15 de abril de 2022 11:34 por Da Redação
Por Octavio Costa, do portal Ultrajano
Costuma-se dizer nas redações que boas notícias não vendem jornais. Mas nem sempre é assim. Nestes dias de farta compra de Viagra pelas Forças Armadas e de confirmação de propinoduto no MEC, fiquei emocionado com uma reportagem do premiado repórter Luiz Ernesto Magalhães no Globo. Ele conta que a Companhia de Desenvolvimento Urbano do Rio decidiu batizar com o nome do profeta Gentileza o futuro terminal que fará a conexão entre o BRT, os ônibus convencionais e as três linhas de VLT. O Terminal Gentileza vai ocupar o terreno do antigo Gasômetro, que foi desativado em 2012.
Naquela região, Gentileza deixou registrados, com os caracteres peculiares, suas frases e poemas nas 56 pilastras do Elevado da Perimetral e do próprio Viaduto do Gasômetro, ao lado da Rodoviária, numa extensão de 1,5km. Lá, as inscrições coloridas, tombadas em 2000, deixaram a marca de seu pensamento alternativo. de Cafelândia, o paulista José Datrino chamava a atenção no Centro do Rio com seus longos cabelos e barba e uma impecável bata branca. Levava às mãos um enorme caderno e cumprimentava os passantes. Todos o conheciam e sua frase mais famosa, que se vê hoje em adesivo nos automóveis, é “Gentileza gera gentileza”.
Por muito tempo, acreditou-se que Gentileza perdeu a família no incêndio do Gran Circus, em Niterói, em dezembro de 1961, que matou mais de 500 pessoas. Mas ele mesmo esclareceu em entrevistas que tinha cinco filhos e não perdeu parentes na tragédia. Na verdade, seis dias após o incêndio, na antevéspera do Natal, o profeta alegou ter ouvido “vozes astrais”, que o orientaram a se dedicar apenas ao mundo espiritual. Gentileza plantou jardim e horta sobre as cinzas do circo e lá morou por quatro anos. Confortou e consolou os familiares das vítimas e passou a se chamar “José Agradecido” ou “Profeta Gentileza”.
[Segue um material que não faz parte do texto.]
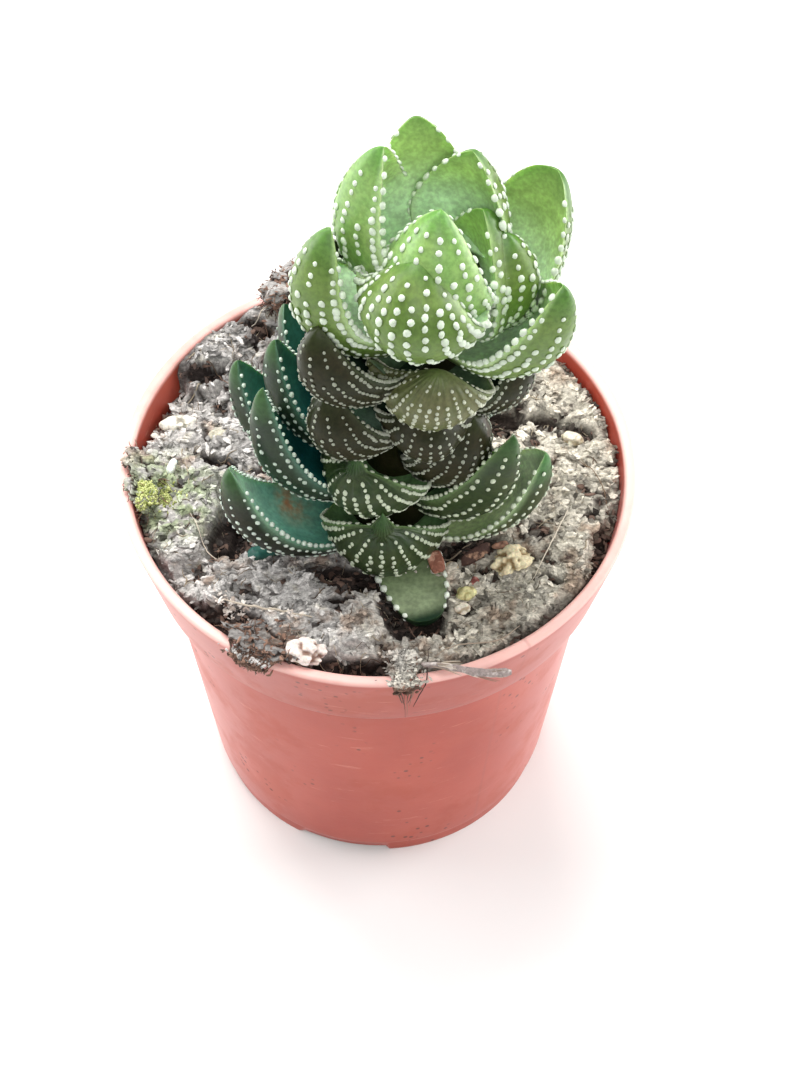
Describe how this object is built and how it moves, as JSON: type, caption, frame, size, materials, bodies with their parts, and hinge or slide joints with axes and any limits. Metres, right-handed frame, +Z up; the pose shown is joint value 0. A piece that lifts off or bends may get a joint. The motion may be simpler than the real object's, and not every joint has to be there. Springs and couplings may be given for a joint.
{
  "type": "potted haworthia",
  "caption": "Small haworthia with thick pointed white-dotted leaves stacked up a leaning stem, in potting mix in a tapered nursery pot with a collar.",
  "frame": {"origin": "middle of the pot's foot, on the ground", "axes": "+Z up along the pot's axis, -Y towards the viewer of the reference view, +X to its right"},
  "size_m": [0.085, 0.085, 0.152],
  "materials": {
    "pot": "thin terracotta-coloured moulded plastic, slightly satin, with dirt specks and scuffs",
    "soil": "dry fibrous potting mix",
    "leaf": "fleshy waxy green leaf with raised white tubercles",
    "white_stone": "rough mineral",
    "pale_grit": "rough mineral",
    "yellow_grit": "rough crumbly mineral",
    "bark": "raw bark",
    "twig": "weathered grey twig"
  },
  "bodies": {
    "root": {"pot": "pot", "soil": "soil", "leafy_stem": "leaf", "stone_white": "white_stone", "stone_flake": "white_stone", "stone_pale": "pale_grit", "crumb_yellow": "yellow_grit", "grit_yellow": "yellow_grit", "grit_pale": "pale_grit", "chunk_pale": "pale_grit", "bark_inner": "bark", "bark_outer": "bark", "twig": "twig"}
  },
  "joints": []
}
Merece aplausos, portanto, a decisão de homenagear o profeta do povo. Mas é obrigatório lembrar que a história de outro brasileiro está ligada ao Gasômetro do Rio. Falo do capitão Sérgio Miranda de Carvalho, o Sérgio Macaco, integrante da brigada paraquedista do Para-Sar. que em 1968 se recusou a cumprir ordens do brigadeiro João Paulo Moreira Burnier para explodir o Gasômetro na hora do rush, o que mataria cerca de 100 mil pessoas. O plano de Burnier era atribuir o atentado à esquerda, o que justificaria a prisão de vários intelectuais e políticos. Entre seus alvos, estavam Carlos Lacerda, Juscelino Kubitschek, dom Helder Câmara e o líder estudantil Vladimir Palmeira.
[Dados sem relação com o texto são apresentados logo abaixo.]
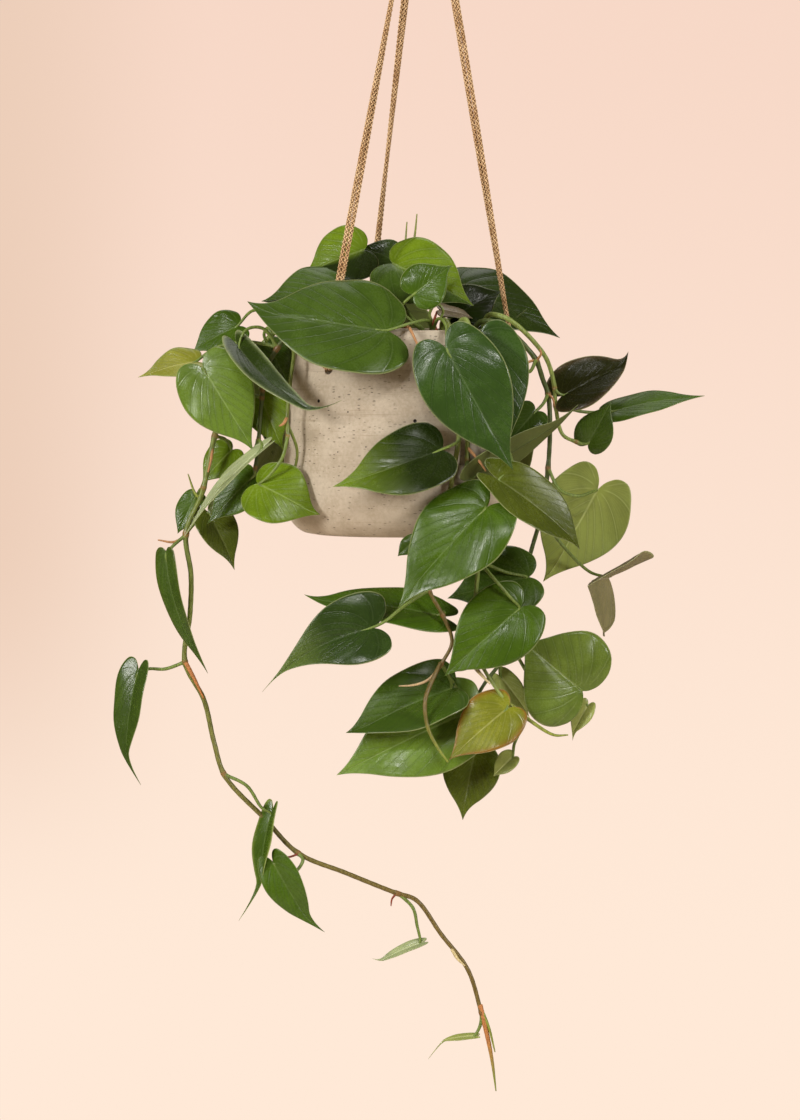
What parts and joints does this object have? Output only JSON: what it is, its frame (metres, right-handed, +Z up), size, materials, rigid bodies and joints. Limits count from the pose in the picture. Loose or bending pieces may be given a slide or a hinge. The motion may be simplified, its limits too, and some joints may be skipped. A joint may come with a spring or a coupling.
{
  "type": "potted heartleaf philodendron",
  "caption": "Trailing houseplant with glossy heart-shaped leaves in a speckled stoneware pot that hangs on doubled cords from a metal ring.",
  "frame": {"origin": "hanging point: the inner top of the metal ring above the cords", "axes": "+Z up, +X to the right of the picture, +Y away from the viewer"},
  "size_m": [0.4057, 0.2378, 0.9302],
  "materials": {
    "stoneware": "matte",
    "soil": "matte",
    "cord": "matte",
    "steel": "satin",
    "leaf": "satin"
  },
  "bodies": {
    "root": {"ceramic_pot": "stoneware", "potting_soil": "soil", "cord_right": "cord", "knot_right": "cord", "cord_back": "cord", "knot_back": "cord", "cord_left": "cord", "knot_left": "cord", "cord_wrap": "cord", "hanger_ring": "steel", "crown_back": "leaf", "crown_front": "leaf", "crown_right": "leaf", "vine_long": "leaf", "vine_left": "leaf", "vine_front": "leaf", "vine_middle": "leaf", "vine_right": "leaf", "vine_right_short": "leaf", "vine_back_right": "leaf", "vine_back_middle": "leaf", "vine_back_left": "leaf"}
  },
  "joints": []
}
Indagado pelo brigadeiro Burnier (responsável pela tortura e morte de Stuart Angel, filho de Zuzu) se concordava com o plano, Sérgio Macaco respondeu: “Não. Não concordo. E enquanto eu estiver vivo isso não acontecerá. Não me calo e darei conhecimento de tais fatos ao ministro”. O capitão pagou um preço alto pelo heroísmo. Sua denúncia sobre o plano criminoso de Burnier foi ignorada pela cúpula da Aeronáutica. O único punido no episódio foi Sérgio. Reformado pelo AI-5, ele perdeu a patente de capitão. Só em 1992 o Supremo Tribunal Federal reconheceu os direitos do capitão, estabelecendo que deveria ser promovido a brigadeiro. Mas a decisão só foi cumprida pela Aeronáutica anos após a morte de Sérgio Macaco, em 1994.
Portanto, é mais do que justo que no espaço que abrigará o Terminal Gentileza também seja lembrado o ato heróico do capitão que impediu a explosão do Gasômetro.